I knew what the central premise of the story was going to be about. It was to be about a set of caves that two clans of Scotland were going to fight over. It was from reading ‘The Monarch of the Glen’ book that I added juicier elements and developed the characters to make it exciting and unusual.
‘The Monarch of the Glen’ book is described as a comic farce about a Scottish laird of Glenbogle, which is what was depicted in the TV series of ‘Monarch of the Glen’ with Richard Briers as Hector MacDonald. It was a joy to read the book and experience that whilst writing ‘Chieftain’s Caves’ too.
To add to my research of the story, I also referred to books and web pages about Scotland as well as refer to souvenir booklets on Eilean Donan Castle and Cawdor Castle that I collected from my summer holidays. I also referred to a map of the Scottish Highlands to give the names to places.
I would like to thank my best mate Stephen Buckley, since he lent me his DVD copy of the film ‘Braveheart’, starring Mel Gibson. That gave me another boost of inspiration to write the story, as it helped with adding the historical context for William Wallace and his Scottish forces during the tale.
Like ‘The Austen Code’ and ‘Junglos 4198’ before it, ‘Chieftain’s Caves’ was an equally ambitious story full of epic proportions. I don’t know if you’ve noticed, but the theme of this trilogy have been about literature, since the books like ‘Treasure Island’ and ‘The Monarch of the Glen’ come into play.

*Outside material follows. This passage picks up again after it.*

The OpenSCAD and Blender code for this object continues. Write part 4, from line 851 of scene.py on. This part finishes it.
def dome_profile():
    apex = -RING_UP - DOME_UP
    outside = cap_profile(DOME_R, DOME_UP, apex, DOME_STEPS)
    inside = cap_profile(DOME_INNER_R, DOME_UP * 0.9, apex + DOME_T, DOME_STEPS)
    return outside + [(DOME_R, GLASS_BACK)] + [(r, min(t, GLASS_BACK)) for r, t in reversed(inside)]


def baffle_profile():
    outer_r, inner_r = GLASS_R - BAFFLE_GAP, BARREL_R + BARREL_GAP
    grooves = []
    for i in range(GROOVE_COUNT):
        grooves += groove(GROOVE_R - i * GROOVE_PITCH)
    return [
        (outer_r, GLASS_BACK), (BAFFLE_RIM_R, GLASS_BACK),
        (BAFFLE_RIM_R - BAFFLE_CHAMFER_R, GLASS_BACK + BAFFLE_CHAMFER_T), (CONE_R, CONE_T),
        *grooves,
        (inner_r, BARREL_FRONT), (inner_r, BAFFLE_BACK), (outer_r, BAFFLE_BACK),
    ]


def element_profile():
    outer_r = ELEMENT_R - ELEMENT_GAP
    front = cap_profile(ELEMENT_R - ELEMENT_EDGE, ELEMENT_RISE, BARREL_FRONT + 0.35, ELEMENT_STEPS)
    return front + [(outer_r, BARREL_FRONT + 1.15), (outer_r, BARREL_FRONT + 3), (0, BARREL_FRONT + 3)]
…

The Doctor is no stranger to Scotland by the way! He’d visited Scotland before during the battle of Culloden in ‘The Highlanders’ and it was also where he met Jamie McCrimmon for the first time as the Second Doctor. By the way, I didn’t listen to ‘The Highlanders’ on audio when I wrote this tale. 😀
But don’t worry! There is a reference to ‘The Highlanders’ in this story somewhere. The Doctor also visited Scotland as the Fourth Doctor in ‘Terror of the Zygons’ and later as the Tenth Doctor in ‘Tooth and Claw’. There’s a nice nod to ‘Terror of the Zygons’ in this and a joke that I wanted to use for years.

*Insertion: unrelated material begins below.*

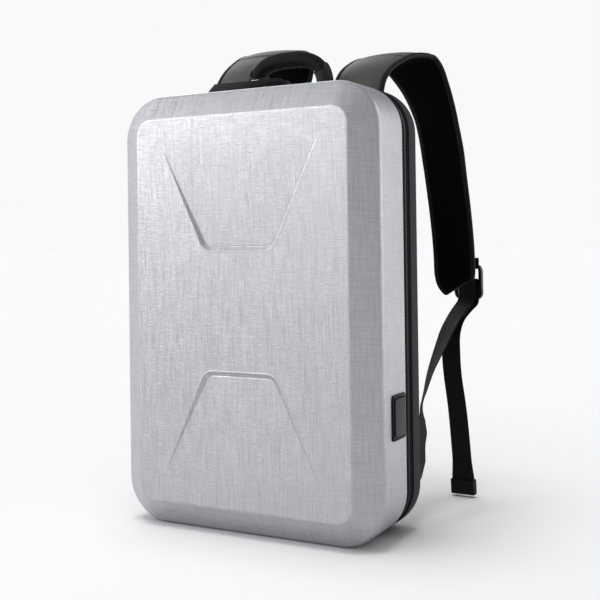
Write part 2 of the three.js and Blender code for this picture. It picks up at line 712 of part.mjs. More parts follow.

The story sees Nyssa and Billy in a new stage of their relationship together, following the recent events of ‘Junglos 4198’, the previous story before this. This story was also a chance to give Billy his own adventure, since he gets separated from the Doctor and Nyssa and finds a way to reunite with them.
You may get confused with there being no dates established for the battles featured between the Scottish armies of the Middle-Age and Jacobean periods. But don’t worry! That is part of the story. You’ll have to read on to find out why. I assure you, it will astonish and intrigue you at the same time.
The truth of Salvador gets revealed at last in this final adventure of the eponymous trilogy. I can’t tell you how I finally came up with the answer of who Salvador is in the story. I’m sure you’ve noticed hints and have come up with your own theories about Salvador’s identity. I hope that it’s been worth it.
Writing ‘Chieftain’s Caves’ has been a challenge and a joy for me to write. I’m not sure I’ve done this story full justice in terms of the historical research I’ve put into it. But I hope you’ll take a step back and not be very critical about the historical accuracy, since that is rather the point of this adventure.
By the time you’ve finished ‘The Salvador Trilogy’, you’ll find Nyssa and Billy on a new path in their relationship together and still travelling with the Doctor in the TARDIS. But is Salvador still alive somewhere?!
Anyway! Enjoy the fun and adventure that is in ‘Chieftain’s Caves’!